Alur cerita adalah tulang punggung dari setiap narasi yang berhasil, baik itu dalam novel, film, maupun video game. Memahami bagaimana membangun alur yang kohesif dan menarik adalah kunci untuk menjaga audiens tetap terlibat dari awal hingga akhir. Secara umum, alur cerita yang kuat mengikuti pola yang terstruktur, sering kali digambarkan dalam model tiga babak. Pola ini memberikan fondasi emosional dan logis yang dibutuhkan cerita untuk berkembang.
Struktur tiga babak—yaitu pengenalan (setup), konfrontasi (confrontation), dan resolusi (resolution)—adalah cetak biru paling fundamental dalam penceritaan. Babak pertama berfungsi untuk memperkenalkan protagonis, latar tempat, dan konflik utama. Ini adalah fase di mana penonton atau pembaca mulai membangun koneksi dengan karakter dan memahami taruhan yang ada. Fase ini harus diakhiri dengan "Titik Pemicu" (Inciting Incident), sebuah peristiwa yang memaksa karakter utama keluar dari zona nyamannya dan memulai perjalanan mereka. Tanpa titik pemicu yang jelas, cerita akan terasa stagnan.
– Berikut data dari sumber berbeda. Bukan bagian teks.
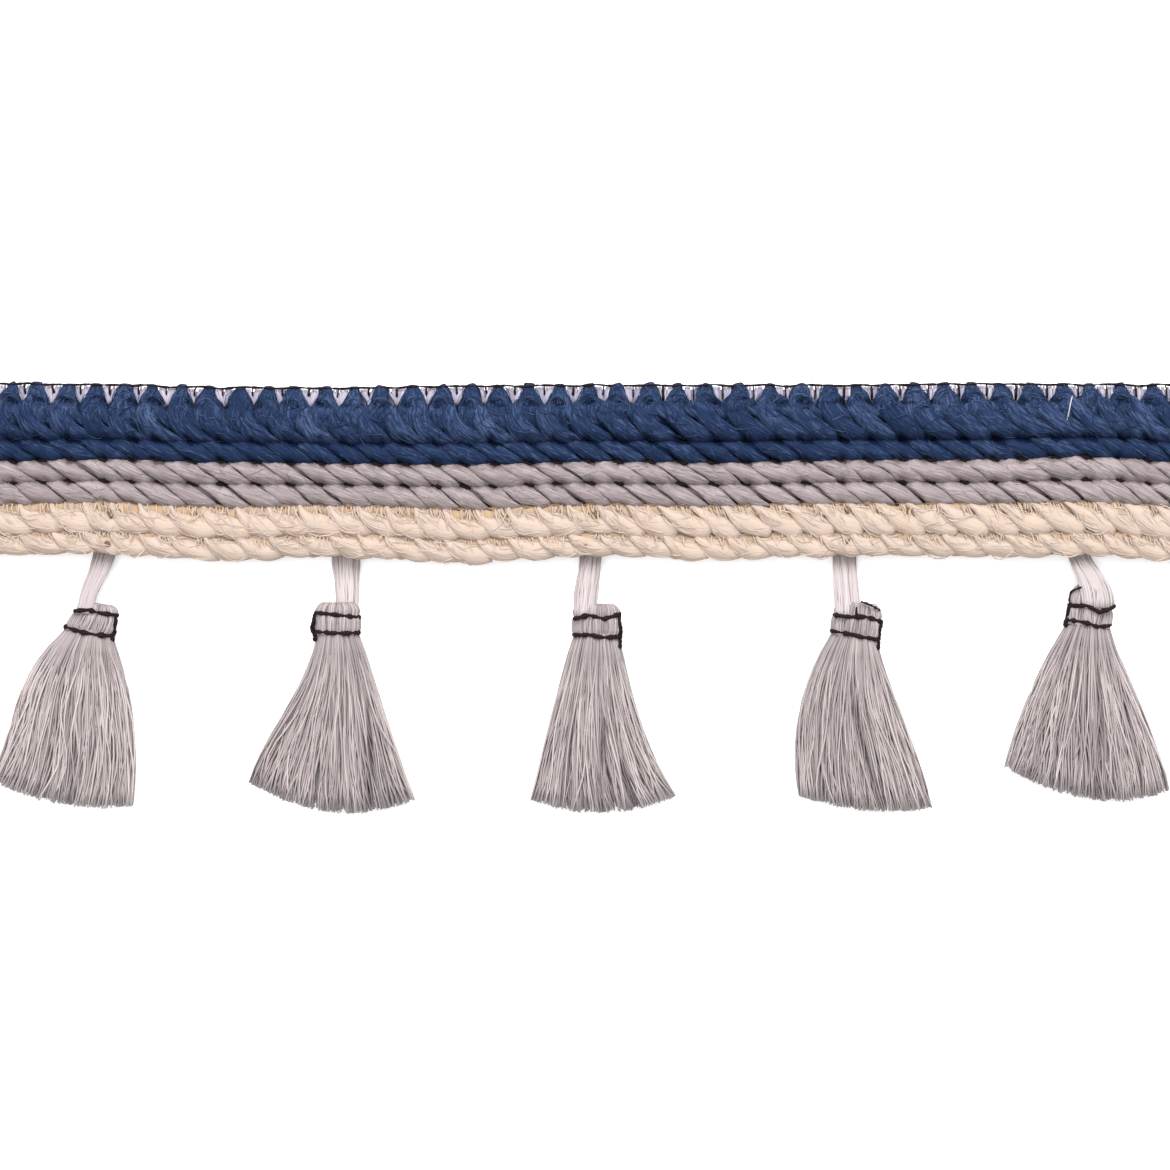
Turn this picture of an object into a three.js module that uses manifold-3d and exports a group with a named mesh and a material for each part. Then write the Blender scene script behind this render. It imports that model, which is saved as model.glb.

Babak kedua adalah inti dari alur cerita, seringkali merupakan bagian terpanjang. Dalam babak konfrontasi ini, protagonis menghadapi serangkaian rintangan dan tantangan yang semakin sulit. Ini adalah tempat di mana karakter diuji secara moral dan fisik. Perkembangan karakter terjadi di sini; mereka belajar, gagal, dan beradaptasi. Tingkat ketegangan harus terus meningkat secara bertahap menuju titik tertinggi cerita, yaitu Klimaks. Jika babak kedua terlalu datar, audiens akan kehilangan minat. Setiap adegan harus mendorong narasi ke depan, bukan sekadar mengisi ruang.
Klimaks adalah puncak dramatis dari alur cerita. Ini adalah momen di mana konflik utama mencapai intensitas maksimumnya, dan protagonis harus menghadapi tantangan terbesar mereka dengan sumber daya dan pelajaran yang mereka peroleh dari babak kedua. Keputusan atau tindakan yang diambil di klimaks akan menentukan nasib karakter utama dan penyelesaian konflik. Keefektifan klimaks sangat bergantung pada pembangunan ketegangan yang cermat di babak sebelumnya. Jika klimaks terasa terburu-buru atau tidak beralasan, keseluruhan dampak emosional cerita akan runtuh.
Setelah ketegangan mereda dari klimaks, alur cerita memasuki babak ketiga, yaitu resolusi atau denouement. Bagian ini bertugas untuk mengikat semua benang cerita yang longgar. Kita melihat konsekuensi dari klimaks, bagaimana karakter telah berubah, dan bagaimana dunia cerita telah bereaksi terhadap peristiwa besar tersebut. Resolusi yang memuaskan tidak harus selalu bahagia, tetapi harus terasa logis dan pantas berdasarkan tindakan karakter sepanjang narasi. Alur cerita yang dirancang dengan baik memastikan bahwa resolusi memberikan rasa penutupan yang memuaskan bagi audiens.
Intinya, menguasai alur cerita berarti menguasai tempo dan sebab-akibat. Setiap adegan harus memiliki tujuan yang jelas dalam mendorong narasi menuju klimaks dan kemudian menuju resolusi yang berdampak. Struktur ini bukan sekadar aturan kaku, melainkan peta jalan untuk perjalanan emosional yang akan Anda bawa kepada pembaca atau penonton Anda.